Validation of a real-time navigation system for pleural photodynamic therapy with 3D-printed lung phantom and various optical properties

Intraoperative photodynamic therapy (PDT) has proven effective in treating malignant pleural mesothelioma. Achieving uniform light dose delivery is vital for its efficiency. Currently, eight light detectors are placed inside the pleural cavity to monitor light distribution. To enhance this process, an updated navigation system, combined with a novel scanning system, has been developed to provide real-time guidance to physicians during pleural PDT, thereby improving light delivery. The scanning system incorporates two handheld three-dimensional (3D) scanners, enabling rapid and precise capture of the pleural cavity's surface topography before PDT. This allows for identification of the target surface for real-time calculation of light fluence distribution during treatment.
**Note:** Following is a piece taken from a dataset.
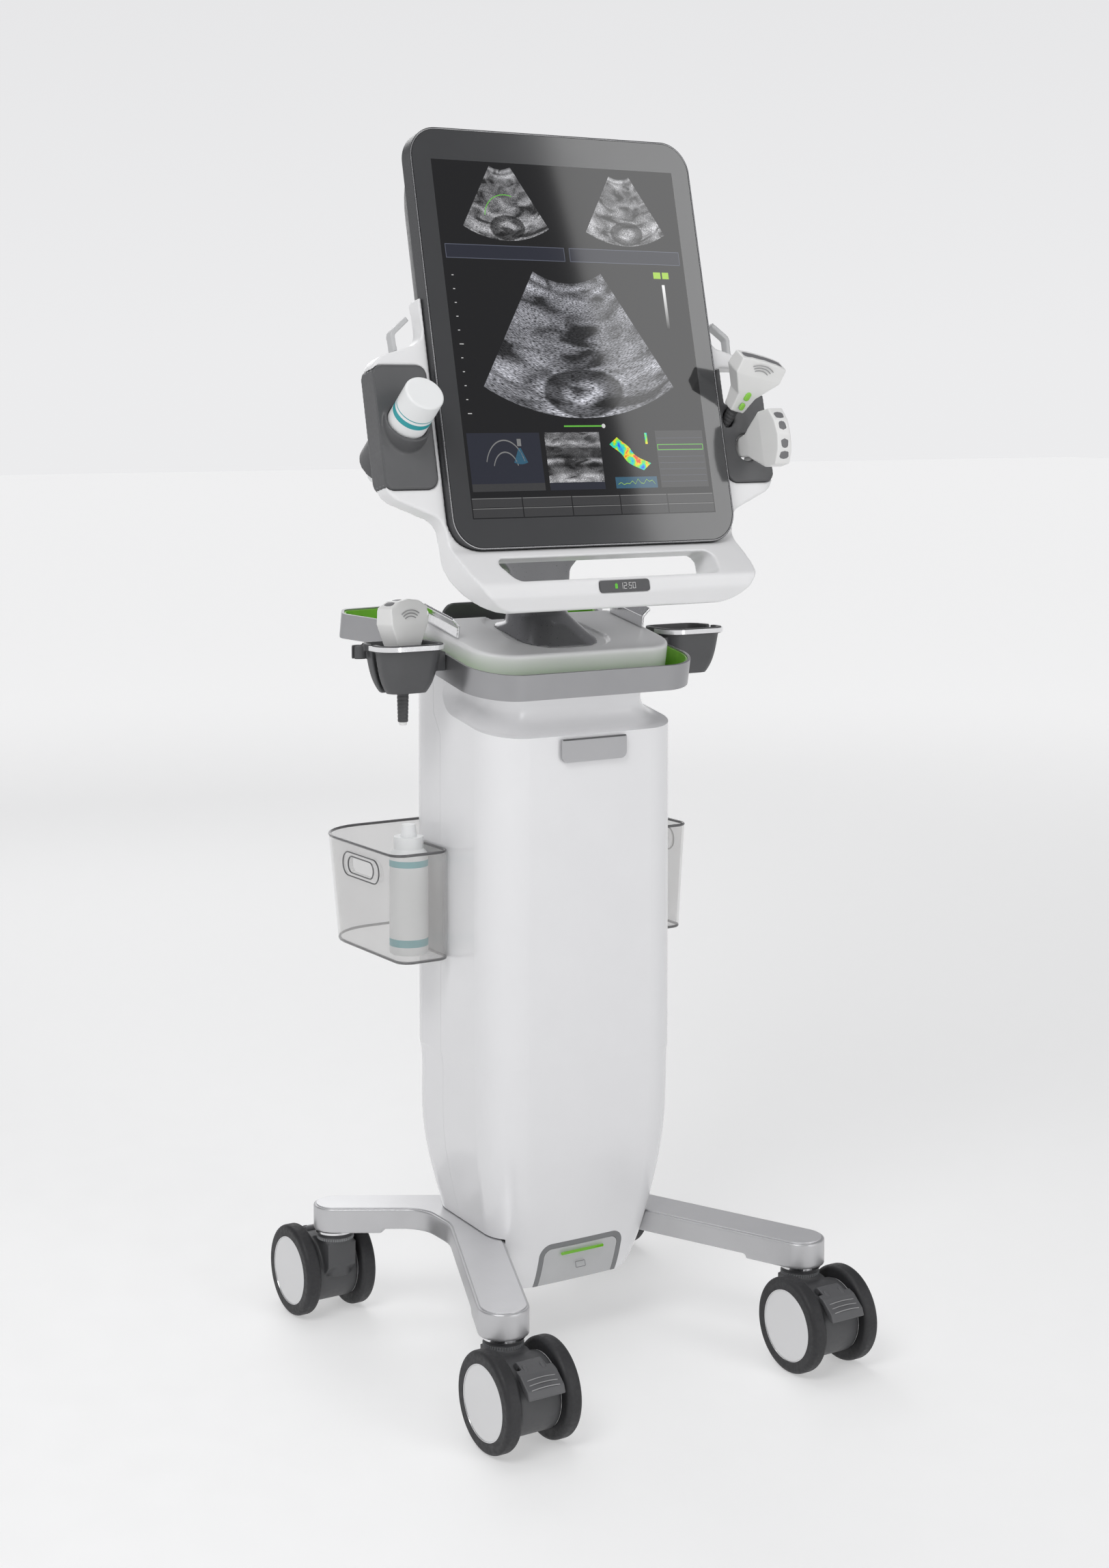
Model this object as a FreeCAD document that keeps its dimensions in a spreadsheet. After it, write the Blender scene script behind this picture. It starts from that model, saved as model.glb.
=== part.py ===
"""Point-of-care ultrasound cart: a wheeled base, a column, a tool deck and a tilting display head.

Millimetres, +Z up, origin on the floor in the middle of the four caster swivels.
The front of the cart faces -Y and +X is on the right of a person who looks at its front.
"""
import FreeCAD, Part
import math
import os
from types import SimpleNamespace

import Sketcher
from FreeCAD import Placement, Rotation, Vector

DIMENSIONS = {
    # running gear
    "track_half": 186, "wheelbase_half": 182, "wheel_trail": 31,
    "wheel_radius": 50, "tyre_width": 17.5, "tyre_bore": 37.6, "tyre_round": 5,
    "caster_half": 42.7, "cap_radius": 37.5, "cap_recess": 1,
    "drum_radius": 38, "drum_gap": 0.6, "axle_radius": 5, "running_gap": 0.05,
    "neck_radius": 17, "neck_top": 101.2, "stem_radius": 6, "stem_top": 124,
    "pedal_reach": 52, "pedal_half": 21, "pedal_pivot_radius": 4,
    # legs
    "leg_half_width": 26, "leg_bottom": 106, "leg_end_bottom": 101.5, "leg_end_length": 58,
    "leg_top": 129, "inlay_inset": 3, "inlay_sheet": 2, "inlay_proud": 1,
    "elbow_x": 98, "elbow_front_y": 22, "elbow_back_y": 128,
    # column
    "column_half": 120, "column_front": 59, "column_back": 135, "column_bottom": 70,
    "column_crown": 2.5, "shell_wall": 3, "shell_gap": 0.3,
    "seam_y": 58, "seam_step": 15, "scoop_length": 121, "shoulder_z": 669,
    "neck_inset": 22, "shoulder_round": 24,
    "mast_half_x": 30, "mast_half_y": 28, "mast_centre_y": 70, "mast_wall": 4,
    "badge_half": 41, "badge_low": 643, "badge_high": 668, "badge_front": 63, "badge_sheet": 2.5,
    "door_half": 47, "door_top": 114, "door_frame_width": 6, "door_hinge_out": 19, "door_hinge_z": 74,
    "io_half": 60, "io_low": 160, "io_high": 310, "io_face": 130, "inlet_x": 30, "pin_x": 24,
    "pin_radius": 3, "pin_length": 15,
    # deck
    "deck_slope": 10.8, "deck_front_y": 75, "deck_front_z": 740,
    "ring_half": 142, "ring_height": 28, "ring_wall": 3, "ring_length": 285, "wing_half": 174,
    "liner_wall": 2, "block_half": 122, "block_front": 28, "block_back": 180, "block_top": 13,
    "holder_x": 181, "holder_y": 30, "holder_top": 770, "holder_bottom": 718,
    "holder_half_x": 37, "holder_half_y": 30, "holder_wall": 3,
    # arm
    "arm_y": 60, "arm_base_top": 815, "tilt_z": 905, "tilt_pin_radius": 7,
    "yoke_half": 72, "hub_half": 51,
    # head, in the leaning frame of the display
    "head_lean": 13, "head_y": 26, "head_z": 1090,
    "glass_half": 175, "glass_low": 221, "glass_high": 224, "glass_round": 32, "glass_sheet": 2,
    "rim_margin": 2.5, "rim_depth": 18, "housing_depth": 92,
    "frame_front": 10, "frame_back": 32, "pod_low": 157, "pod_high": 28, "pod_inner": 183,
    "pod_outer": 245, "bar_front": 33, "bar_low": 292,
    # things that lift out
    "bottle_radius": 21, "bottle_height": 140, "basket_bottle_x": 152, "basket_bottle_y": 71,
    "basket_bottle_z": 429, "basket_low": 426, "basket_depth": 118, "basket_wall": 2.5,
    "basket_half": 191, "basket_draft": 8, "basket_front": 30, "basket_rear": 230,
    "slot_y": 105.5, "slot_z": 520, "slot_half": 28.5,
    "pod_bottle_x": 215, "pod_bottle_out": 40, "pod_bottle_drop": 68,
    "bottle_way_depth": 0.897, "bottle_way_drop": 0.441,
}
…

An algorithm has been devised to further process the scanned volume, facilitating continuous tracking of the light source position within the pleural cavity throughout the treatment process. During PDT, real-time 3D and 2D visualizations of the light source position, scanned pleural cavity, and light fluence distribution across the entire cavity's surface are displayed, providing physicians with invaluable guidance to enhance overall treatment efficiency. To validate the system, phantom studies were conducted using three newly 3D-printed lung phantoms of varying volumes based on individual CT scans. A set of liquid tissue-simulating phantoms with different combinations of optical properties (mu a,mu s') was utilized for improved clinical simulation. These lung phantoms, designed to mimic surgical conditions, feature side openings similar to the actual surgery and are treated with eight isotropic detectors fixed on the inner surface at positions predetermined by the physician.